We have increased our ambition for climate financing to $100 billion from 2019 to 2030 for the Asia and Pacific region and will continue to work with countries like Mongolia to mobilize higher levels of concessional climate finance.
But beyond the direct financial support, we see our key role as one as leveraging and crowding in knowledge and financing from other partners. With this approach we use our own tools, drive high impact collaboration with existing development partners, and bring in new actors to collectively address the climate challenge. To this end, we are preparing to establish a commercial sustainable debt financing platform with commercial banks and to set up an innovation fund with philanthropic partners.
We have been working closely with the Governments of Indonesia and the Philippines on a new initiative, the Energy Transition Mechanism. ETM is a blended finance solution that leverages its lower cost of capital from concessionary funds into a reduced working life for coal-fired power plants in target countries. We view this as a locally tailored, replicable, scalable, market-based and fair mechanism for accelerating carbon transition.

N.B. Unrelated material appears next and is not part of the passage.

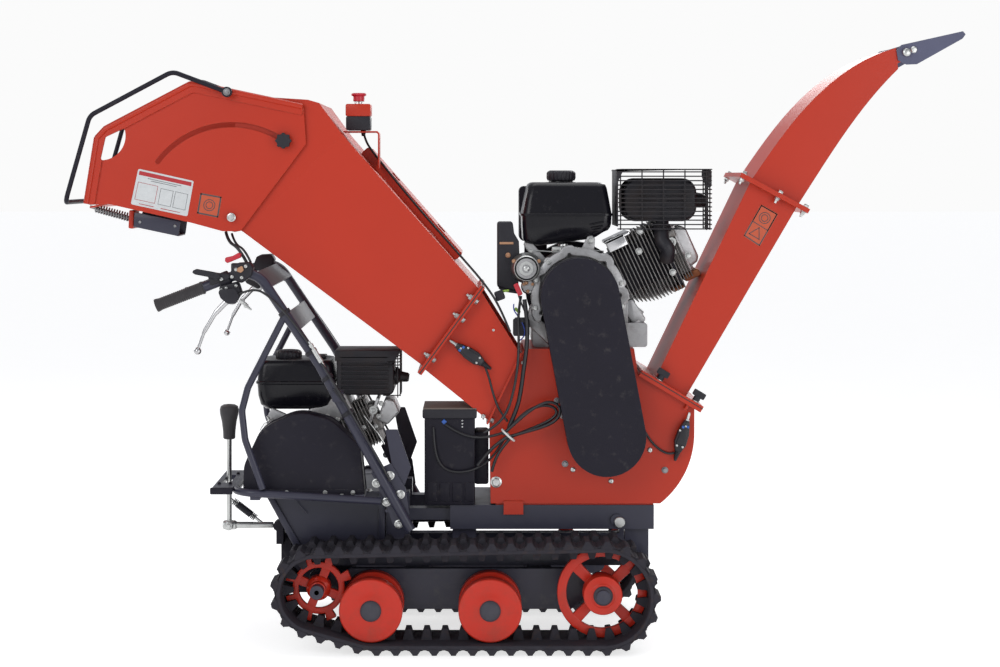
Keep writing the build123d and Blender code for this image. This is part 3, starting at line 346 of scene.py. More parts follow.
def mufflerSteel(name="mufflerSteel"):
    # heat-painted sheet: matt black turning brown where it gets hot, with rust freckles
    f = Finish(name)
    soft, corner = f.edges(0.0014)
    heat = f.noise(11, 5, 0.6).rise(0.45, 0.72)
    colour = f.mix((0.014, 0.0135, 0.018), (0.034, 0.024, 0.021), heat * 0.7)
    colour = f.mix(colour, (0.16, 0.062, 0.026), f.noise(210, 5, 0.75).rise(0.66, 0.78) * 0.5)
    colour = f.mix(colour, (0.13, 0.115, 0.10), corner * 0.35)
    return f.set(colour=colour, metal=0.2, rough=0.46 + heat * 0.16, specular=0.35,
                 normal=f.bump(f.noise(420, 4, 0.65), 0.25, 0.0006, soft))


def cableJacket(name="cableJacket", base=(0.013, 0.0125, 0.016), rough=0.42):
    # smooth jacket with scuffs and dust
    f = Finish(name)
    scuff = f.noise(150, 6, 0.75).rise(0.54, 0.74)
    colour = f.mix(base, tuple(c * 1.8 + 0.01 for c in base), scuff * 0.5)
    return f.set(colour=colour, rough=rough + scuff * 0.22, normal=f.bump(f.noise(260, 4), 0.18, 0.0004))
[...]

Going forward, we will look to identify other locally tailored solutions that address countries’ unique needs, including in Mongolia, where there is opportunity to introduce groundbreaking change instead of the lock-in of what could become stranded assets.
Let me conclude by repeating ADB President Masa’s words when he says, “The battle against climate change will be won or lost in Asia and the Pacific.” It is incumbent on all of us to put our collective energies to winning this battle. It is not enough to simply be a “good actor.” The only thing that will matter for future generations is whether we collectively succeeded or failed.
Let me thank you again, Excellency Mr. President, for initiating this dialogue. We are pleased to be your partner in this effort.